After thoroughly checking everything, it seems that all of my TRE's are worn, along with my wheel bearings and front drive shaft u joint. The u joints for the front wheels seem to be okay, but I will replace those as well just to be on the safe side. Because of costs, I will have to do this upgrade in two phases. Initially, I would like to replace the wheel bearings, track bar and do the zj tie rod conversion. Next paycheck will be currie control arms all around, they seem to be my best option, especially over the rc longarm upgrade. As for the zj tie rod conversion and TRE's, I am looking at using Moog for all of my components. Just wondering if anyone out there can see a better option for the price? The next best thing would be Currie for about $150 more. I'm looking at $327 shipped for
As someone who has been there and done that, go for the Currie for 150 more. The difference in quality and heavy dutiness more than justifies the extra cost. The TRE's are way heavier and the overall girth of the steering componets....WOW!

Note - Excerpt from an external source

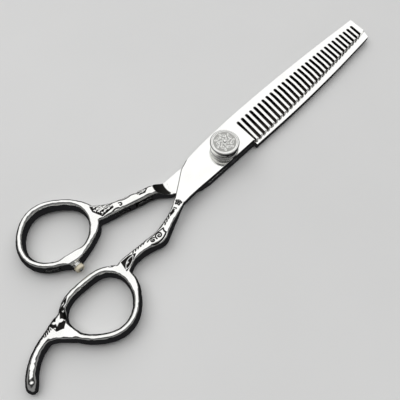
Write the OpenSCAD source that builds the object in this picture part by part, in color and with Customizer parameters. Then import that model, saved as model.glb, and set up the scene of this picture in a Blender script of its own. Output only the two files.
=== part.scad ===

I agree that the Currie steering if pure beef and definitely money well spent, but you have to weigh out the type of wheeling you plan to do against the extra cost and decide if it's worth it. For me, the ZJ setup was sufficient for the style of offroading I do, plus the ZJ tie rod has a benificial bend in it on the driver side to aid in clearance issues at full bump. Either way you go, you can't go wrong IMO. Good choice on the Currie arms! That upgrade alone will help with your DW issue.
Went ahead and pulled the trigger and ordered some spicer joints, currie currectlync, and the new HD JJ adj front track bar from savvy. Now it's just the waiting game. Once the taxes come in it will be time for the control arms. As soon as the parts start rolling in I'll post pics if anyone is interested.